If they fail, like most startups, no harm has been done.  But suppose their idea catches on, and they really make it.  They keep adding more and more features, and get more and more users.  Suddenly they have many millions of users, and their system doesn't scale any more.  Users can't connect to their site, transactions get dropped, and revenue is falling.  Something must be done immediately!  The dynamic scripting language they used was very convenient for getting something running quickly, because it didn't require the specification of static types, classes could be created on the fly, and so on.  But now that the application consists of 20 million lines of code, it is very difficult to understand without the missing information.

This scenario is not fictional; many successful internet companies went through such a phase.  In fact, even infrastructure tools went through such changes.  For example, consider PHP, one of the most successful web scripting languages today.  PHP 4 was downward compatible with PHP 3, although it had a number of serious problems, because it was deemed inappropriate to disrupt the work of tens of thousands of developers.  PHP 4 was wildly successful, with the result that when incompatible changes had to be made in PHP 5, hundreds of thousands of developers were affected, and adoption of PHP 5 was delayed.
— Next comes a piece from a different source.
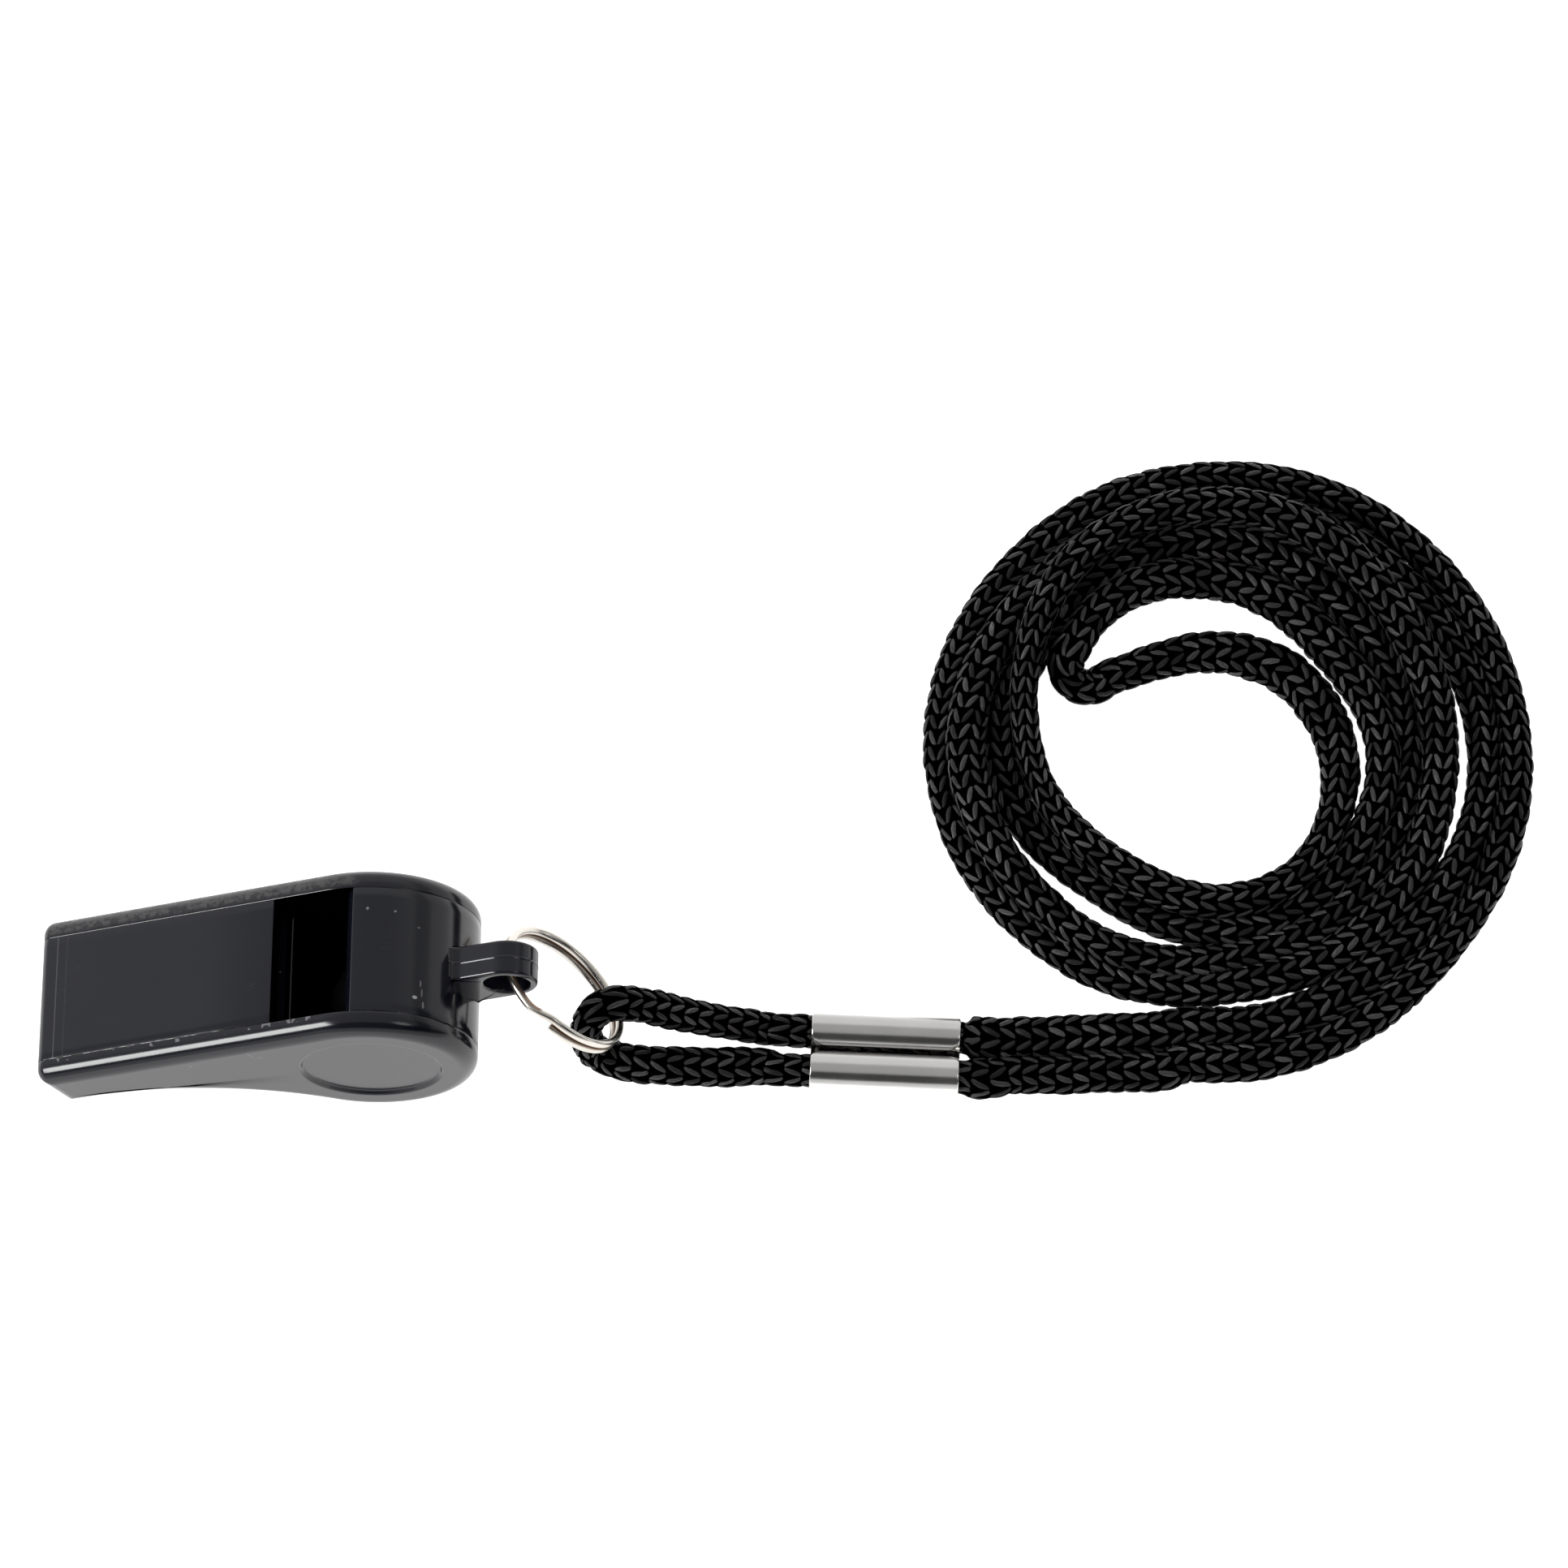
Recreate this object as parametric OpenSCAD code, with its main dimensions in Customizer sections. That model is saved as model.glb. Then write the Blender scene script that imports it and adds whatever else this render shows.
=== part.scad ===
// Pea whistle with a split ring, a cord clip and a coiled neck cord.
// The mouthpiece points to -X and rests on the table, the cord leaves to +X.
// The origin lies on the table, below the middle of the whistle and its ring.

/* [Chamber] */
// Outer radius of the round chamber end
barrel_r = 11; // [10:0.5:12.5]
// Wall round the chamber
barrel_wall = 1.6; // [1.2:0.1:2]
// Width of the centre band, between the side plates
band_w = 13.7; // [12:0.1:16]

/* [Mouthpiece] */
// Length from the chamber's axis to the tip
mouth_len = 34.2; // [30:0.1:38]
// Height of the mouthpiece, over its roof and floor
mouth_h = 7.3; // [6.5:0.1:8.5]
// Length of the straight underside behind the tip
grip_len = 2.7; // [1.5:0.1:6]
// Rounding of the corners at the tip
tip_r = 1.2; // [0.8:0.1:1.6]
// Thickness of the roof over the windway
roof_t = 1.4; // [1:0.1:1.8]
// Height of the windway
windway_h = 1.6; // [1.2:0.1:2]
// Walls of the windway, beside the side plates
windway_wall = 1; // [0.6:0.1:1.6]
// Length over which the windway flares at the tip
flare_len = 3.5; // [2:0.1:6]
// Widening of the windway at the tip, up and down
flare_h = 0.3; // [0.1:0.05:0.5]

/* [Sound window] */
// Distance of the window's front edge before the chamber's axis
window_front = 6.15; // [5.5:0.05:7.5]
// Distance of the lip's edge behind the chamber's axis
window_back = 3; // [2.4:0.05:3.8]
// Length of the bevel on the lip
lip_bevel = 1.3; // [0.6:0.1:1.8]
// Distance of the windway floor's end before the chamber's axis
floor_end = 5.4; // [5:0.1:6]

/* [Side plates] */
// Thickness of a side plate
side_t = 2.3; // [1.8:0.1:3]
// Rounding of a side plate's outer edge
side_edge_r = 1.7; // [1:0.1:2.1]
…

I think that many times developers use the wrong tool for the job (see The Right Tool for the Job) because it looks like the right tool when development starts.  Changing circumstances then make it the wrong tool, but switching tools can be extremely costly.  With hindsight, it was obviously a mistake to base the whole application on a scripting language in the scenario described above, even though it looked like a good idea at the time.  Can we use foresight to avoid such mistakes in the future?